### [Instruction]
From the listing below, copy only the lines running from the line that contains "for thing in" to the line that contains "bpy.context.scene.collection.objects.link(empty)", both included.

### [Data]
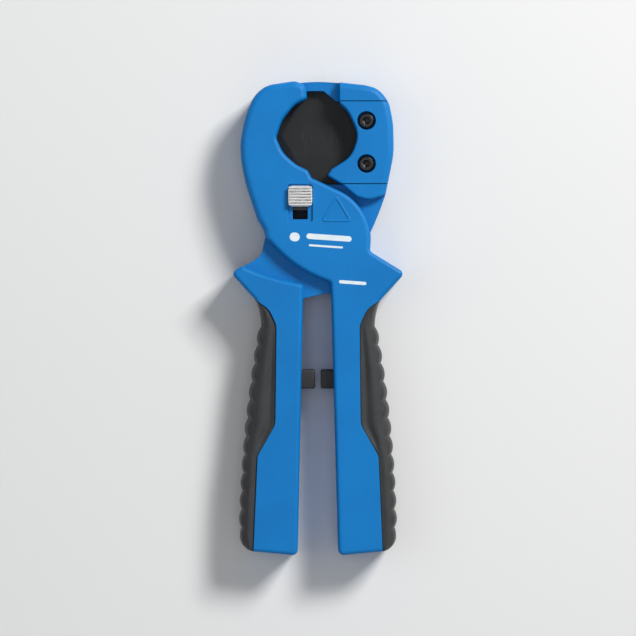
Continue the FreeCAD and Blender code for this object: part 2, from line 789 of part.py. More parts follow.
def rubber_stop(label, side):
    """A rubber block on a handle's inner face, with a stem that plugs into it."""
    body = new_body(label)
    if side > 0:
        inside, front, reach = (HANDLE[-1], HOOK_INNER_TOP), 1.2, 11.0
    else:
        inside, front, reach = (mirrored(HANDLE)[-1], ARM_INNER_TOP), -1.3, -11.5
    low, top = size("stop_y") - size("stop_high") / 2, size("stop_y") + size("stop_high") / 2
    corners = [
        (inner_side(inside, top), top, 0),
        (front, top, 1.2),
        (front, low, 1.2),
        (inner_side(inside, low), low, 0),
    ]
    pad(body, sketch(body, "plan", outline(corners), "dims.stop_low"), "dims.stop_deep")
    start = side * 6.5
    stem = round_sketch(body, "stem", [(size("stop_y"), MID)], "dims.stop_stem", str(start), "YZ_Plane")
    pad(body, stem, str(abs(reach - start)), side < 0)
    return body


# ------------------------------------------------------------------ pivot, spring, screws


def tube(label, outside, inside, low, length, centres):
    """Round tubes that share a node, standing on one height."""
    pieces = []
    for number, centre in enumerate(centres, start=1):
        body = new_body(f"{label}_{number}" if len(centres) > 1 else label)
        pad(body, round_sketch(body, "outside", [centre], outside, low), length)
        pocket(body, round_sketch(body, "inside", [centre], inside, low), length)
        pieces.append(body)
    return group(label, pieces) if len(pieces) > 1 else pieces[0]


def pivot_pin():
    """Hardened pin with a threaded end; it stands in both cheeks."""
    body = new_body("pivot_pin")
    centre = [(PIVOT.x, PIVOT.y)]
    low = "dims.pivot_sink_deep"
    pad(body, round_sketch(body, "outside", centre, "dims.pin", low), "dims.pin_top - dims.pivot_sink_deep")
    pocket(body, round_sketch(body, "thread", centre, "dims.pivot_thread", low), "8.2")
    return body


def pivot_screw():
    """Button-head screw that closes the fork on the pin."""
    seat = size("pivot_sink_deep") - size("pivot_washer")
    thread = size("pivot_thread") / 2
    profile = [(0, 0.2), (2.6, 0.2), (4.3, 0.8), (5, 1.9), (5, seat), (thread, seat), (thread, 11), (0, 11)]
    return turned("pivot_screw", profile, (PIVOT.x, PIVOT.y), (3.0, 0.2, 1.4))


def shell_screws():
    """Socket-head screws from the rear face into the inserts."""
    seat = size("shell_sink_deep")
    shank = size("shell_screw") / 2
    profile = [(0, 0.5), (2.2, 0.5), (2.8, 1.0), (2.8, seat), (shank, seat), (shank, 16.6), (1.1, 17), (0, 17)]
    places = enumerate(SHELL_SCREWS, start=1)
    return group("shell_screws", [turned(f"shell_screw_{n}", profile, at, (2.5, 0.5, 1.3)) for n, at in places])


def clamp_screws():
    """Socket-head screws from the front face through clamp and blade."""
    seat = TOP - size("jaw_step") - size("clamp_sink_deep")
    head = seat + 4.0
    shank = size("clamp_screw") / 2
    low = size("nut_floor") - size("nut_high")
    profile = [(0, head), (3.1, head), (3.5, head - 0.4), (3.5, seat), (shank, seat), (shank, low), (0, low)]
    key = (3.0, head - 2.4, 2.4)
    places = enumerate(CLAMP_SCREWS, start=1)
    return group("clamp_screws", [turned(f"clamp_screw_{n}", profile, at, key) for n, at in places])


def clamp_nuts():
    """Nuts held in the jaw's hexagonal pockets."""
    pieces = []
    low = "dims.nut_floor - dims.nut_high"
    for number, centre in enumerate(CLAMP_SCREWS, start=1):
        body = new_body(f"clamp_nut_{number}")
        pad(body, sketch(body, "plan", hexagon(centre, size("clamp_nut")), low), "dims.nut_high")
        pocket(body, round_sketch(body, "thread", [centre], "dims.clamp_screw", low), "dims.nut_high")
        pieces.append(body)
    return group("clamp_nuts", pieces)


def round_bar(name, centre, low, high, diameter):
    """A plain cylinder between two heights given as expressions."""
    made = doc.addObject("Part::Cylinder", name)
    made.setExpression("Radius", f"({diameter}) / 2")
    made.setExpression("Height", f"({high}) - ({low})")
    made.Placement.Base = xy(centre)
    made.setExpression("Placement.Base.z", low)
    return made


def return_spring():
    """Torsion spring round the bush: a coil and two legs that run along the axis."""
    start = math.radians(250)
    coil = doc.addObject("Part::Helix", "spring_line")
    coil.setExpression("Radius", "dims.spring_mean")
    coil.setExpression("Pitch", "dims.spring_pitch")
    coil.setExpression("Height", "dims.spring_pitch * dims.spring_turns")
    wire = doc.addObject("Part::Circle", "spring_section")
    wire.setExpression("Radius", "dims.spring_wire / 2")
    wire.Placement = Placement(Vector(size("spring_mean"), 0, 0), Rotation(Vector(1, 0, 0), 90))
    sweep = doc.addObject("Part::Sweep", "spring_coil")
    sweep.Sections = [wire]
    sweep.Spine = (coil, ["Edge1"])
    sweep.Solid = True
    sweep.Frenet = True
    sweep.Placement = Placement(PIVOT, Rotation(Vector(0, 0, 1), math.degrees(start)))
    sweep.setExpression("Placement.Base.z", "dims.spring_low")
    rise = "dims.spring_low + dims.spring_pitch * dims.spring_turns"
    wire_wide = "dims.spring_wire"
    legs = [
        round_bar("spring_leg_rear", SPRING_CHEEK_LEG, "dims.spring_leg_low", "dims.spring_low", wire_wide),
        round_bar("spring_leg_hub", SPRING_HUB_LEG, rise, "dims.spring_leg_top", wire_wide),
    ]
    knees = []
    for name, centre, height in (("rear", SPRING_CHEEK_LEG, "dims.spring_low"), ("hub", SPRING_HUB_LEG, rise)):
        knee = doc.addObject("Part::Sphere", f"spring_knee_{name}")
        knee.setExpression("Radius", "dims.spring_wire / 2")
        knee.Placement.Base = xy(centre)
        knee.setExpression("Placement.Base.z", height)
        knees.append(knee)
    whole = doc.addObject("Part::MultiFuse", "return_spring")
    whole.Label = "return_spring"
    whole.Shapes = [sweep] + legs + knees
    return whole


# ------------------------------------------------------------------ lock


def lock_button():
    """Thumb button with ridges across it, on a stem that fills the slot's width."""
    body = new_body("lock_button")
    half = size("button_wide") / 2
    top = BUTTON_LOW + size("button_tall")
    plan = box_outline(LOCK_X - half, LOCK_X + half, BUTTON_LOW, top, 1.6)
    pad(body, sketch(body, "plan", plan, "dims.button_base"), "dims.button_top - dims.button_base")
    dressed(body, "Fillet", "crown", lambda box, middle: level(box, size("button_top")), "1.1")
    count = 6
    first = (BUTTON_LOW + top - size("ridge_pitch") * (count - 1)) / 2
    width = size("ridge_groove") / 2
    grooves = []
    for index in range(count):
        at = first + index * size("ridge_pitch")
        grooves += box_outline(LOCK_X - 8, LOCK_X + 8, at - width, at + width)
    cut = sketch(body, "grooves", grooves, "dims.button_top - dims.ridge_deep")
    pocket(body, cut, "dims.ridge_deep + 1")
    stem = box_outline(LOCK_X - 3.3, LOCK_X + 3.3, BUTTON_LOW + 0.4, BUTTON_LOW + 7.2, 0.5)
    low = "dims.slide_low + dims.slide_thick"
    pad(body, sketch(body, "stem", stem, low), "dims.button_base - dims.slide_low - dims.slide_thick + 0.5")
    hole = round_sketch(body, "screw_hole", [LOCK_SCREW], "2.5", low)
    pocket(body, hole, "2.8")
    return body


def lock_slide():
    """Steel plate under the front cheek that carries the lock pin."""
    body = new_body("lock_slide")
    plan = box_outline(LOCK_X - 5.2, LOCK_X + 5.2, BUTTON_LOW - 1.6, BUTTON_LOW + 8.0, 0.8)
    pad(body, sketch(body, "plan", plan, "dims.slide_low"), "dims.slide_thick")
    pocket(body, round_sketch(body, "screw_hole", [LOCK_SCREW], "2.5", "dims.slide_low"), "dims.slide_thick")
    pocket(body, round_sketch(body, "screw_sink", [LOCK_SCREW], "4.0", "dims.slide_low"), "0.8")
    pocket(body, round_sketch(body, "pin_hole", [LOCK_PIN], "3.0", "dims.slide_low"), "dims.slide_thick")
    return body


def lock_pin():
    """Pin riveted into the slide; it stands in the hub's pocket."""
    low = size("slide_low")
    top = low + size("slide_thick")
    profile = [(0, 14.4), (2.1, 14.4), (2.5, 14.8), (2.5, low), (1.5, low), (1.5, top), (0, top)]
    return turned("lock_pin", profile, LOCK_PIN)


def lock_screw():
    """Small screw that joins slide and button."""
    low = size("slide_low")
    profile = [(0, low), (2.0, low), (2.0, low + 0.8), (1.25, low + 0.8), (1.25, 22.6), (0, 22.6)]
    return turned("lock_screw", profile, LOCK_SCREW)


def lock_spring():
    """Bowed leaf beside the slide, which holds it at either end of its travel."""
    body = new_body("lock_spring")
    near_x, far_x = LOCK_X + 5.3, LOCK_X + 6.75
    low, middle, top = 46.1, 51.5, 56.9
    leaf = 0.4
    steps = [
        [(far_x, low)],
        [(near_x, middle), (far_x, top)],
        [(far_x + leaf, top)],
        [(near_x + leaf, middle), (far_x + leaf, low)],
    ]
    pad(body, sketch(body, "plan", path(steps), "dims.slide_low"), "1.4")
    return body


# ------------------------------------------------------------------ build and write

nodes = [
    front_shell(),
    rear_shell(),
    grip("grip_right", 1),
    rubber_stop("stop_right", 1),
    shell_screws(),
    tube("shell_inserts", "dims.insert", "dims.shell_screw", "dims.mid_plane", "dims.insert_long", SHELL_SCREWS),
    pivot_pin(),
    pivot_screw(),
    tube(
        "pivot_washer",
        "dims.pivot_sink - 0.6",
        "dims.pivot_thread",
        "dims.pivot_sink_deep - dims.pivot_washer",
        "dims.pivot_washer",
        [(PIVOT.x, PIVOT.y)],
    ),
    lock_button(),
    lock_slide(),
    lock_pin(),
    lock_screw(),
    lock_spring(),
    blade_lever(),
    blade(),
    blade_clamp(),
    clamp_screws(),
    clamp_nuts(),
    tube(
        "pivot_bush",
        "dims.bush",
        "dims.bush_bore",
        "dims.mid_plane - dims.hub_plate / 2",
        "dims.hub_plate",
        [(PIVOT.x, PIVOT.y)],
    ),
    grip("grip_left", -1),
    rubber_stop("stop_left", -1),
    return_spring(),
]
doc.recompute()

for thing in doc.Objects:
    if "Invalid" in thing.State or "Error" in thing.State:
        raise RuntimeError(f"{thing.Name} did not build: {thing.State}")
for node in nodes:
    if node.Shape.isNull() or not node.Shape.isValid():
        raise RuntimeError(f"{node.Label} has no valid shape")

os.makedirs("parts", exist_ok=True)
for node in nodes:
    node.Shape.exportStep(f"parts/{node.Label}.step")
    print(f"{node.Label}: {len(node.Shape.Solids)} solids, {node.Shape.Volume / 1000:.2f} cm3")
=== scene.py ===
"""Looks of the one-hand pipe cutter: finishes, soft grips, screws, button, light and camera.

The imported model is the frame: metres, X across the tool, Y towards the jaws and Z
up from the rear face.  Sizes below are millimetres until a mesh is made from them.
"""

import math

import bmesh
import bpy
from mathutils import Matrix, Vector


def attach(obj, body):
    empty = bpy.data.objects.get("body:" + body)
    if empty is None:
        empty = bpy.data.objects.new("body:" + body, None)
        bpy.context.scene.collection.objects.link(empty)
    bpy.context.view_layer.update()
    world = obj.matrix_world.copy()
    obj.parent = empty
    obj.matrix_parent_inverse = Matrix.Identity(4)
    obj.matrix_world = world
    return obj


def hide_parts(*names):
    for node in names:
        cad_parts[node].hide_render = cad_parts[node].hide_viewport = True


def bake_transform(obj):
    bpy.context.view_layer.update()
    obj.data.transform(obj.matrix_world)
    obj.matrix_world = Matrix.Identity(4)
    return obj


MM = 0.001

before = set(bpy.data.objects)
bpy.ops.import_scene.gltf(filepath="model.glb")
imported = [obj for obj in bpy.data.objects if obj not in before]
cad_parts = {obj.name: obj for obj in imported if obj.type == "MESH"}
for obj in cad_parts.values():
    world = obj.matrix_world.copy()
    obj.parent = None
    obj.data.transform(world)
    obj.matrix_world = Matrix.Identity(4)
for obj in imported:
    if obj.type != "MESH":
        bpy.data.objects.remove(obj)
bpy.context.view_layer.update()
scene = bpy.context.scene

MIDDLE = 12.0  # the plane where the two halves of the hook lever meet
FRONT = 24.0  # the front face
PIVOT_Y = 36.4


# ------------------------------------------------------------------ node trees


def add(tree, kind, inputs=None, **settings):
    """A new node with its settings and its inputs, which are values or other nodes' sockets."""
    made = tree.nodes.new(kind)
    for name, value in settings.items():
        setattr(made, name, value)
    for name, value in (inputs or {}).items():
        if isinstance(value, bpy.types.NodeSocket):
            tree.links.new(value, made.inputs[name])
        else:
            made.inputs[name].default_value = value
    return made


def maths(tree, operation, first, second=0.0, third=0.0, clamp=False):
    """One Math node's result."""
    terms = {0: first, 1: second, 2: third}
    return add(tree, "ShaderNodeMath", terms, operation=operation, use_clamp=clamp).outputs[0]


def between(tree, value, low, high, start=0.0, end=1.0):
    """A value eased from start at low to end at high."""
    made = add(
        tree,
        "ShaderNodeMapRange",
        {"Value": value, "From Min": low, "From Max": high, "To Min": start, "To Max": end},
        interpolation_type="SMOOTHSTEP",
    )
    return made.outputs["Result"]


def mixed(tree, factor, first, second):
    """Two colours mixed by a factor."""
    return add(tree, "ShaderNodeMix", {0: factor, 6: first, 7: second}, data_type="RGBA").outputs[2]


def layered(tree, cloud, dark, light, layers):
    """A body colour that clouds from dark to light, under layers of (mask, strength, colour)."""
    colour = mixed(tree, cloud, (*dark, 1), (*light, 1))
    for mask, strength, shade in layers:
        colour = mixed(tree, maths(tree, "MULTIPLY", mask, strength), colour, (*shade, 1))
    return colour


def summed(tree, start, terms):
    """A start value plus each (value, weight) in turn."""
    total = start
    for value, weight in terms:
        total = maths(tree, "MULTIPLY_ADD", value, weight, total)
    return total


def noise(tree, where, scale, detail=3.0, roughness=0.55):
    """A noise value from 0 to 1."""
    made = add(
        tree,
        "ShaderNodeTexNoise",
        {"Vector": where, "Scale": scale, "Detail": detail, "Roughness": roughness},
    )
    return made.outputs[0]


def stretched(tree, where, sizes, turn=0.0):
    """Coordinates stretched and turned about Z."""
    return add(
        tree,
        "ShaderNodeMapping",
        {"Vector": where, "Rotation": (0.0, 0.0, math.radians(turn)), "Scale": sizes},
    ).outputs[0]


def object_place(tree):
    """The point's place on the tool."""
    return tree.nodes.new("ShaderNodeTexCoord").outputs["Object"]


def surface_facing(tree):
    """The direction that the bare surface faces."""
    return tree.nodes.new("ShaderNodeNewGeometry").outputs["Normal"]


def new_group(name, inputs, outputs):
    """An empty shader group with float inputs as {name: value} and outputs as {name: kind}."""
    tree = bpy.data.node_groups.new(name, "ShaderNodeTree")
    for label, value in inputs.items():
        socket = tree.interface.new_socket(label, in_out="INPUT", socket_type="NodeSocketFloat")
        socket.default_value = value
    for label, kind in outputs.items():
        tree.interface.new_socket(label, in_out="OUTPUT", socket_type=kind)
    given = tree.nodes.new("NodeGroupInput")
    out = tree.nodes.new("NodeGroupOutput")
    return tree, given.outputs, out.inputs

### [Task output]
for thing in doc.Objects:
    if "Invalid" in thing.State or "Error" in thing.State:
        raise RuntimeError(f"{thing.Name} did not build: {thing.State}")
for node in nodes:
    if node.Shape.isNull() or not node.Shape.isValid():
        raise RuntimeError(f"{node.Label} has no valid shape")

os.makedirs("parts", exist_ok=True)
for node in nodes:
    node.Shape.exportStep(f"parts/{node.Label}.step")
    print(f"{node.Label}: {len(node.Shape.Solids)} solids, {node.Shape.Volume / 1000:.2f} cm3")
=== scene.py ===
"""Looks of the one-hand pipe cutter: finishes, soft grips, screws, button, light and camera.

The imported model is the frame: metres, X across the tool, Y towards the jaws and Z
up from the rear face.  Sizes below are millimetres until a mesh is made from them.
"""

import math

import bmesh
import bpy
from mathutils import Matrix, Vector


def attach(obj, body):
    empty = bpy.data.objects.get("body:" + body)
    if empty is None:
        empty = bpy.data.objects.new("body:" + body, None)
        bpy.context.scene.collection.objects.link(empty)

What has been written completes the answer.